Directions for this task:
Starting at the line containing "for (n = [0:len(faces) - 1])", please quote every line up to and including the line containing "before = set(bpy.data.objects)", exactly, and nothing beyond.

(Saved data entries)
____
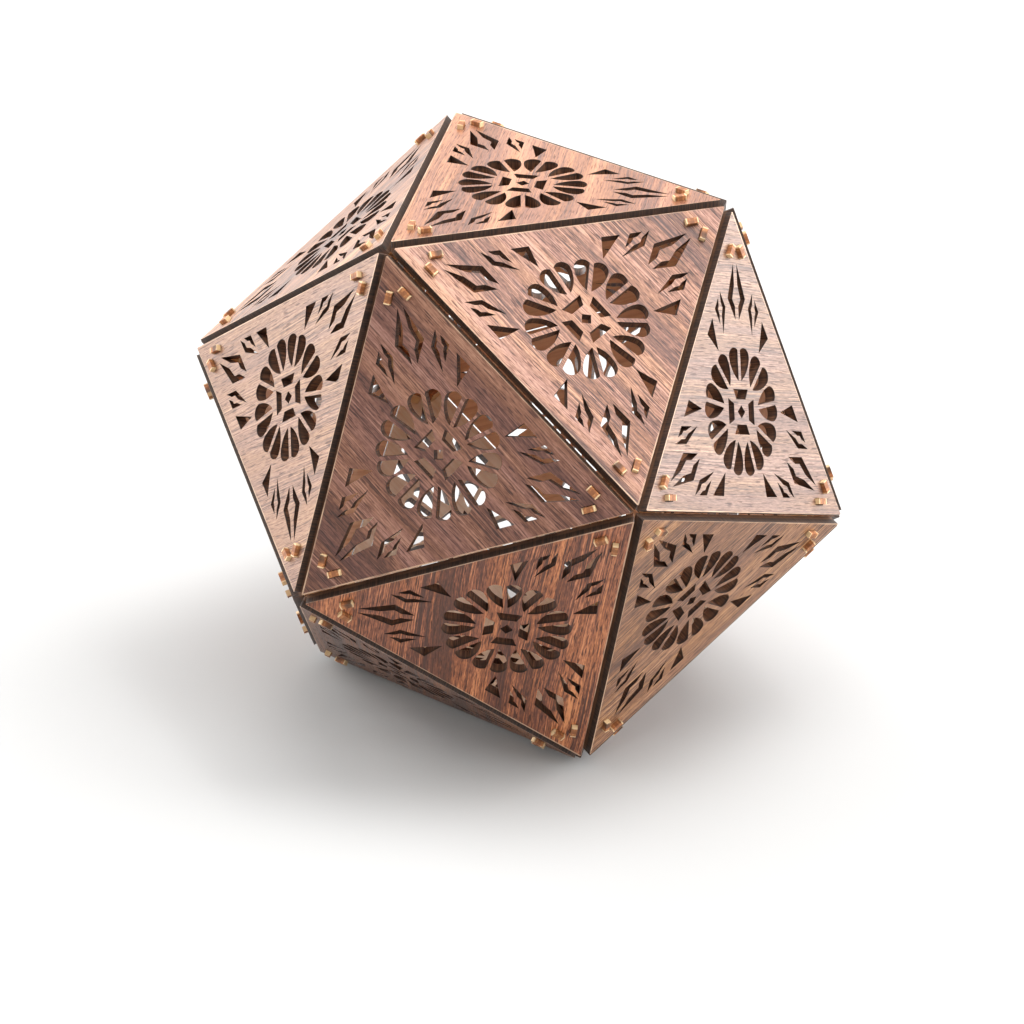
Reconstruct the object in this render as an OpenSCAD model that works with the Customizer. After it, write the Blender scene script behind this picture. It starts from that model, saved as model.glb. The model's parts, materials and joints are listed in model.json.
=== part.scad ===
// Hollow icosahedron ball of twenty pierced triangular panels.
// The panels push onto the prongs of small chevron connectors, two along each seam.
// Millimetres. +Z is up and the origin is under the middle of the ball, on the surface it stands on.
// The ball stands on one panel's prong tips, with the opposite panel level on top.

/* [Ball] */
// Edge of the icosahedron that the panels' inner faces lie on
edge_len = 90; // [70:1:140]

/* [Panels] */
// Thickness of a panel
panel_t = 3; // [2:0.1:4]
// Distance that a panel stays back from each ideal edge, in its own plane
edge_gap = 0.17; // [0.1:0.01:0.4]
// How far each panel's three corners are blunted
corner_blunt = 0.3; // [0.1:0.1:1]

/* [Connectors] */
// Thickness of a connector, along the seam
connector_t = 3.4; // [2.4:0.1:3.8]
// Distance from the middle of a seam to each of its two connectors
connector_pos = 34.5; // [30:0.5:35]
// Length of a connector's arm along the panel's inner face
arm_len = 4.8; // [4.5:0.1:4.9]
// Depth of a connector's arm below the panel's inner face
arm_depth = 4; // [2.5:0.5:6]
// Width of a prong
prong_w = 1.5; // [1:0.1:1.8]
// Distance from the ideal edge to the middle of a prong
prong_pos = 3.5; // [3.4:0.1:3.8]
// How far a prong's tip stands out of the panel's outer face
prong_out = 1.2; // [0.5:0.1:2.5]

/* [Fits] */
// Clearance between a prong's broad sides and the ends of its slot
slot_end_play = 0.09; // [0.05:0.01:0.3]
// Clearance between a prong's narrow sides and the sides of its slot
slot_side_play = 0.2; // [0.05:0.05:0.3]
// Clearance between a connector's shoulders and a panel's inner face
shoulder_play = 0.05; // [0.02:0.01:0.2]

/* [Rosette] */
// Number of petals
petals = 9; // [6:1:9]
// Bridge of wood between a petal's two halves
petal_bridge = 1.1; // [0.8:0.1:1.6]
// Radius of a petal's long side
petal_r = 8.7; // [8:0.1:9]
// Radius of a petal's rounded outer end
petal_tip_r = 2.4; // [1.6:0.1:2.6]

/* [Hidden] */
$fn = 64;
phi = (1 + sqrt(5)) / 2;

// Distances in an icosahedron that stands on a face
face_dist = edge_len * phi * phi / (2 * sqrt(3));
cap_r = edge_len / sqrt(3);
waist_r = phi * cap_r;
waist_z = face_dist / pow(phi, 3);
centre_z = face_dist + panel_t + prong_out;

// Half of the angle by which two neighbouring panels' normals differ
fold = asin(1 / (sqrt(3) * phi));

// Edge of a panel, and the edge length that the piercing's sizes below are given for
panel_edge = edge_len - 2 * sqrt(3) * edge_gap;
pattern_edge = 90;
pattern_scale = edge_len / pattern_edge;

// Centre of the arc of a petal's long side, and the direction of its rounded end
petal_centre = [-4, 15.3];
petal_lean = -11.5;

// Centre square: the pierced trapezoids' outer and inner sides, and the pierced diamond
square_outer = [3.35, 5.8];
square_inner = [2.1, 3.25];
diamond_half = 1.7;

// Large split kite by each corner: top, side and bottom of its outline and of its island
big_kite = [[0, 40.3], [4, 29], [0, 22.2]];
big_island = [[0, 35], [1.85, 28.9], [0, 25.7]];
big_band = 1.5;

// Small split kites beside each large one: left, top, right and bottom
small_kite = [[5.15, 26.6], [7.4, 30.6], [10, 26], [6.55, 19.7]];
small_island = [[6.5, 26.4], [7.6, 28.5], [8.55, 25.85], [7.25, 23.4]];
small_band = 1;
small_band_len = 13;
small_band_foot = [7.1, 19.7];
small_band_lean = -4.5;

// Plain triangle outside each small kite
dart = [[11.35, 23.6], [13.9, 19.3], [9.2, 15.3]];

// Slot that takes a prong
slot_l = connector_t + 2 * slot_end_play;
slot_w = prong_w + 2 * slot_side_play;
slot_y = edge_len / (2 * sqrt(3)) - prong_pos;

// The icosahedron's twelve corners, in rings of three from the top down
function ring(r, z, azimuth) = [for (k = [0:2]) [r * cos(azimuth + 120 * k), r * sin(azimuth + 120 * k), z]];
corners = concat(
    ring(cap_r, face_dist, -150),
    ring(waist_r, waist_z, -90),
    ring(waist_r, -waist_z, -150),
    ring(cap_r, -face_dist, -90)
);

// The corners of each panel, by tier. The centre square is turned towards the first one.
tier_names = ["top", "upper", "shoulder", "waist", "lower", "bottom"];
tiers = [
    [[1, 0, 2]],
    [[1, 0, 3], [4, 1, 2], [0, 2, 5]],
    [[6, 0, 3], [1, 3, 7], [4, 1, 7], [2, 4, 8], [8, 2, 5], [6, 0, 5]],
    [[6, 3, 9], [3, 9, 7], [10, 4, 7], [4, 8, 10], [11, 5, 8], [5, 6, 11]],
    [[9, 6, 11], [7, 9, 10], [11, 8, 10]],
    [[9, 10, 11]]
];
faces = [for (tier = tiers) each tier];
face_tier = [for (t = [0:len(tiers) - 1]) each [for (face = tiers[t]) t]];
panel_names = [
    for (t = [0:len(tiers) - 1]) for (n = [1:len(tiers[t])])
        len(tiers[t]) == 1 ? str(tier_names[t], "_panel") : str(tier_names[t], "_panel_", n)
];

// The seams, each between two panels that share two corners, grouped by the tiers they join
seam_kinds = [
    ["top", 0, 1], ["upper", 1, 2], ["shoulder", 2, 2], ["belt", 2, 3],
    ["waist", 3, 3], ["lower", 3, 4], ["bottom", 4, 5]
];
function shared(a, b) = [for (p = faces[a]) for (q = faces[b]) if (p == q) p];
function seams_between(s, t) = [
    for (a = [0:len(faces) - 1]) for (b = [a + 1:1:len(faces) - 1])
        if (face_tier[a] == s && face_tier[b] == t && len(shared(a, b)) == 2) shared(a, b)
];
seams = [for (kind = seam_kinds) each seams_between(kind[1], kind[2])];
seam_names = [
    for (kind = seam_kinds) for (n = [1:len(seams_between(kind[1], kind[2]))])
        str(kind[0], "_connectors_", n)
];

function unit(v) = v / norm(v);

// Places its children at a point, with their X, Y and Z along three directions of the ball
module at_frame(origin, x, y, z) {
    translate([0, 0, centre_z])
        multmatrix([
            [x[0], y[0], z[0], origin[0]],
            [x[1], y[1], z[1], origin[1]],
            [x[2], y[2], z[2], origin[2]]
        ])
            children();
}

// One petal's right half: a disc's edge outside, rounded at the outer end, straight along the bridge
module half_petal() {
    tip = petal_centre + (petal_r - petal_tip_r) * [cos(petal_lean), sin(petal_lean)];
    intersection() {
        translate(petal_centre) circle(petal_r);
        translate([petal_bridge / 2, 0]) square(2 * petal_r);
        union() {
            translate(tip) circle(petal_tip_r);
            translate(petal_centre)
                rotate(petal_lean)
                    translate([0, -2 * petal_r])
                        square(2 * petal_r);
        }
    }
}

module rosette() {
    for (k = [0:petals - 1])
        rotate(k * 360 / petals) {
            half_petal();
            mirror([1, 0]) half_petal();
        }
}

module centre_square() {
    a = square_outer;
    b = square_inner;
    for (k = [0:3])
        rotate(90 * k)
            polygon([[-a[0], a[1]], a, b, [-b[0], b[1]]]);
    rotate(45) square(sqrt(2) * diamond_half, center = true);
}

// A kite from its top, right side and bottom
module symmetric_kite(points) {
    polygon([points[0], points[1], points[2], [-points[1][0], points[1][1]]]);
}

module big_split_kite() {
    difference() {
        symmetric_kite(big_kite);
        symmetric_kite(big_island);
        translate([-big_band / 2, 0]) square([big_band, panel_edge]);
    }
}

module small_split_kite() {
    difference() {
        polygon(small_kite);
        polygon(small_island);
        translate(small_band_foot)
            rotate(small_band_lean)
                translate([-small_band / 2, -small_band])
                    square([small_band, small_band_len + small_band]);
    }
}

module corner_group() {
    big_split_kite();
    for (side = [0, 1])
        mirror([side, 0]) {
            small_split_kite();
            polygon(dart);
        }
}

module piercing() {
    scale(pattern_scale) {
        rosette();
        centre_square();
        for (k = [0:2])
            rotate(120 * k) corner_group();
    }
}

module slots() {
    for (k = [0:2])
        rotate(120 * k)
            for (side = [-1, 1])
                translate([side * connector_pos * pattern_scale, -slot_y])
                    square([slot_l, slot_w], center = true);
}

// A triangle with one corner on +Y and its corners cut a little short
module panel_outline() {
    intersection() {
        circle(panel_edge / sqrt(3), $fn = 3);
        rotate(60) circle(2 * (panel_edge / sqrt(3) - corner_blunt), $fn = 3);
    }
}

module panel_blank() {
    rotate(90) panel_outline();
}

module panel() {
    linear_extrude(panel_t)
        difference() {
            panel_blank();
            piercing();
            slots();
        }
}

// Drawn with the first corner on +Y and the outer face upwards
module panel_on(face) {
    points = [for (k = face) corners[k]];
    middle = (points[0] + points[1] + points[2]) / 3;
    out = unit(middle);
    up = unit(points[0] - middle);
    at_frame(middle, cross(up, out), up, out) panel();
}

// Outline of a connector across its seam: +Y points out of the ball, the ideal edge is the origin
function on_arm(x, y) = [x * cos(fold) + y * sin(fold), y * cos(fold) - x * sin(fold)];
function flip(p) = [-p[0], p[1]];

module connector_outline() {
    ridge = [0, -shoulder_play / cos(fold)];
    crotch = [0, -arm_depth / cos(fold)];
    shoulder = on_arm(arm_len, -shoulder_play);
    heel = on_arm(arm_len, -arm_depth);
    polygon([ridge, shoulder, heel, crotch, flip(heel), flip(shoulder)]);
    for (side = [0, 1])
        mirror([side, 0])
            rotate(-fold)
                translate([prong_pos - prong_w / 2, -arm_depth / 2])
                    square([prong_w, arm_depth / 2 + panel_t + prong_out]);
}

module connector() {
    linear_extrude(connector_t, center = true) connector_outline();
}

// The two connectors of one seam, near its two ends
module connectors_on(seam) {
    from = corners[seam[0]];
    to = corners[seam[1]];
    along = unit(to - from);
    out = unit(from + to);
    for (side = [-1, 1])
        at_frame((from + to) / 2 + side * connector_pos * pattern_scale * along, cross(out, along), out, along)
            connector();
}

module panel_node(n) {
    color("rosybrown") panel_on(faces[n]);
}

module connectors_node(n) {
    color("burlywood") connectors_on(seams[n]);
}

for (n = [0:len(faces) - 1])
    panel_node(n);
for (n = [0:len(seams) - 1])
    connectors_node(n);
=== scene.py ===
"""Looks for the pierced icosahedron ball: walnut panels, plywood connectors and a pale studio."""
import json
import math

import bpy
from mathutils import Matrix, Vector


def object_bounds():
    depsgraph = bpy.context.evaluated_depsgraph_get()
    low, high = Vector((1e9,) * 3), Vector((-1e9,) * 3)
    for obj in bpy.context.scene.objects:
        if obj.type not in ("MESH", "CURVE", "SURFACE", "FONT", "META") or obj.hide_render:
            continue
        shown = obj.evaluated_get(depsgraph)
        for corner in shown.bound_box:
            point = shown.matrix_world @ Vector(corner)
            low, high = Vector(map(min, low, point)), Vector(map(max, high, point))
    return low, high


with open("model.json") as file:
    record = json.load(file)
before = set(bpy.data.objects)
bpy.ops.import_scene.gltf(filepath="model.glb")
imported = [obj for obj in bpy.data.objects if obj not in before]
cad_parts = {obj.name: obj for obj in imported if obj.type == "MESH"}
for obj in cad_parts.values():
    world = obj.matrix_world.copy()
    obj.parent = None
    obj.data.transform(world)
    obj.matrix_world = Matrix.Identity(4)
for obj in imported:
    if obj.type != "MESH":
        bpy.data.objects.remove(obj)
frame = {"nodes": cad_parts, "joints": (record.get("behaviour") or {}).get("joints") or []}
cad_low, cad_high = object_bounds()

MM = 0.001
UP = Vector((0, 0, 1))
BALL = (cad_low + cad_high) / 2
PANELS = {joint["child"]: Vector(joint["axis"]).normalized() for joint in frame["joints"]}
CONNECTORS = [name for name in sorted(frame["nodes"]) if name not in PANELS]

# Height of the wood's bumps, in metres, and how deep a face's own finish reaches, in millimetres
BUMP_HEIGHT = 0.05 * MM
SKIN = 0.02


# ---------------------------------------------------------------- node helpers

class Graph:
    """A material's node tree, with short calls that return output sockets."""

    def __init__(self, name):
        self.material = bpy.data.materials.new(name)
        self.material.use_nodes = True
        self.tree = self.material.node_tree
        self.shader = self.tree.nodes["Principled BSDF"]

    def node(self, kind, inputs=(), **settings):
        made = self.tree.nodes.new("ShaderNode" + kind)
        for key, value in settings.items():
            setattr(made, key, value)
        for key, value in dict(inputs).items():
            self.feed(made.inputs[key], value)
        return made

    def feed(self, socket, value):
        if isinstance(value, bpy.types.NodeSocket):
            self.tree.links.new(value, socket)
        else:
            socket.default_value = value

    def math(self, operation, a, b=0.0, c=0.0, clamp=False):
        return self.node("Math", {0: a, 1: b, 2: c}, operation=operation, use_clamp=clamp).outputs[0]

    def swing(self, value, weight):
        """A noise's distance from its middle value, times a weight."""
        return self.math("MULTIPLY", self.math("SUBTRACT", value, 0.5), weight)

    def step(self, value, low, high, out_low=0.0, out_high=1.0):
        """Runs smoothly from out_low to out_high as value goes from low to high."""
        inputs = {"Value": value, "From Min": low, "From Max": high, "To Min": out_low, "To Max": out_high}
        return self.node("MapRange", inputs, interpolation_type="SMOOTHSTEP").outputs["Result"]

    def mix(self, factor, a, b, blend="MIX"):
        made = self.node("Mix", data_type="RGBA", blend_type=blend, clamp_factor=True)
        for socket, value in zip((made.inputs[0], made.inputs[6], made.inputs[7]), (factor, a, b)):
            self.feed(socket, value)
        return made.outputs[2]

    def ramp(self, factor, stops):
        made = self.node("ValToRGB", {"Fac": factor})
        elements = made.color_ramp.elements
        while len(elements) < len(stops):
            elements.new(1.0)
        for element, (place, colour) in zip(elements, stops):
            element.position = place
            element.color = colour
        return made.outputs["Color"]

    def mapping(self, vector, scale=(1, 1, 1), rotation=(0, 0, 0), location=(0, 0, 0)):
        inputs = {"Vector": vector, "Scale": scale, "Rotation": rotation, "Location": location}
        return self.node("Mapping", inputs, vector_type="POINT").outputs[0]

    def noise(self, vector, scale, detail=2.0, roughness=0.5, distortion=0.0):
        """Perlin noise, with scale as features per millimetre in each direction."""
        placed = self.mapping(vector, scale=scale)
        inputs = {"Vector": placed, "Scale": 1.0, "Detail": detail, "Roughness": roughness,
                  "Distortion": distortion}
        return self.node("TexNoise", inputs).outputs["Fac"]

    def bump(self, height, strength):
        made = self.node("Bump", {"Height": height, "Strength": strength, "Distance": BUMP_HEIGHT})
        self.feed(self.shader.inputs["Normal"], made.outputs[0])

    def frame_coordinates(self, rows, origin):
        """Millimetres along three directions of the ball, from a point of it."""
        turn = Matrix(rows)
        shift = -(turn @ origin) / MM
        position = self.node("TexCoord").outputs["Object"]
        return self.mapping(position, scale=(1 / MM,) * 3, rotation=turn.to_euler(), location=shift)

    def split(self, vector):
        return self.node("SeparateXYZ", {0: vector}).outputs


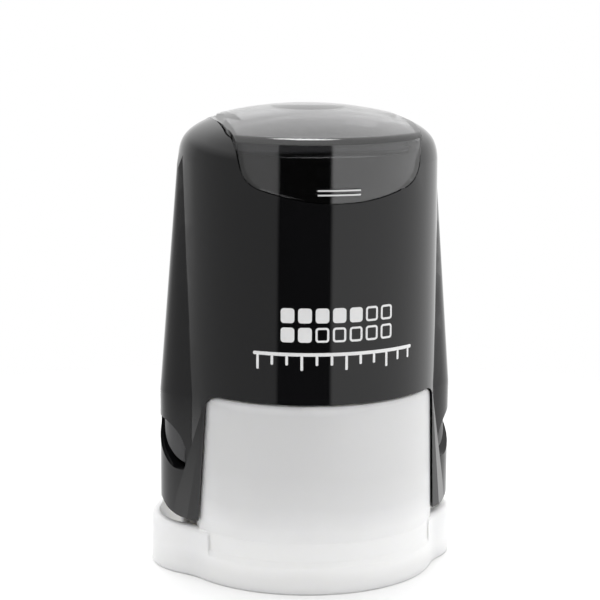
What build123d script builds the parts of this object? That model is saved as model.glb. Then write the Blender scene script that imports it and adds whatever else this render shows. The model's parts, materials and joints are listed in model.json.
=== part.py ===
from build123d import *
import os
from math import pi, sin, cos, radians, sqrt, degrees, atan2

# Self-inking round date stamp, shown closed: pressed down and standing in its protective cap.
# Millimetres, +Z up, front towards -Y, origin at the centre of the cap's underside.
# The stamp's own dimensions are given from a datum that stands stamp_z above the cap's underside.

# ---------------------------------------------------------------- driving dimensions
stamp_z = 1.35          # height of the stamp's datum above the cap's underside
foot_z = 8.0            # plane on which the stamp's own foot stands when it prints
pivot_d = 12.5          # flip axis above the printing face
stroke = 24.0           # travel of the handle
pivot_z = foot_z + pivot_d
die_r = 15.0            # 30 mm round impression

# outer handle shell
shell_bottom = 8.4
core_r0, core_z0 = 21.60, 8.0      # front and back face radius, low
core_r1, core_z1 = 21.10, 64.0     # front and back face radius, high
lobe_x = 17.5                      # centre of the side pilasters
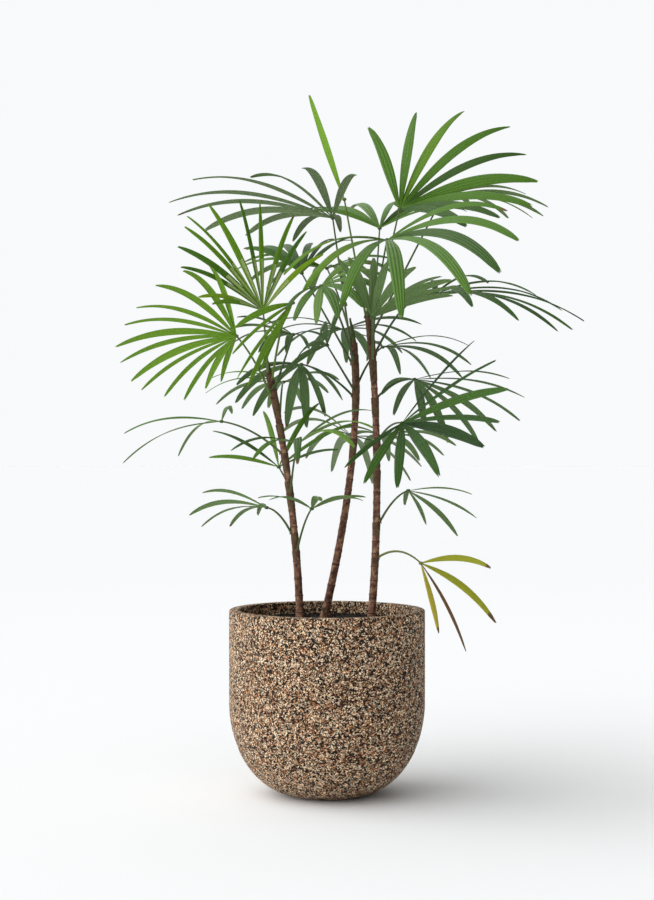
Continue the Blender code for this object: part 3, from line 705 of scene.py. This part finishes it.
____
Solved exercise:
for (n = [0:len(faces) - 1])
    panel_node(n);
for (n = [0:len(seams) - 1])
    connectors_node(n);
=== scene.py ===
"""Looks for the pierced icosahedron ball: walnut panels, plywood connectors and a pale studio."""
import json
import math

import bpy
from mathutils import Matrix, Vector


def object_bounds():
    depsgraph = bpy.context.evaluated_depsgraph_get()
    low, high = Vector((1e9,) * 3), Vector((-1e9,) * 3)
    for obj in bpy.context.scene.objects:
        if obj.type not in ("MESH", "CURVE", "SURFACE", "FONT", "META") or obj.hide_render:
            continue
        shown = obj.evaluated_get(depsgraph)
        for corner in shown.bound_box:
            point = shown.matrix_world @ Vector(corner)
            low, high = Vector(map(min, low, point)), Vector(map(max, high, point))
    return low, high


with open("model.json") as file:
    record = json.load(file)
before = set(bpy.data.objects)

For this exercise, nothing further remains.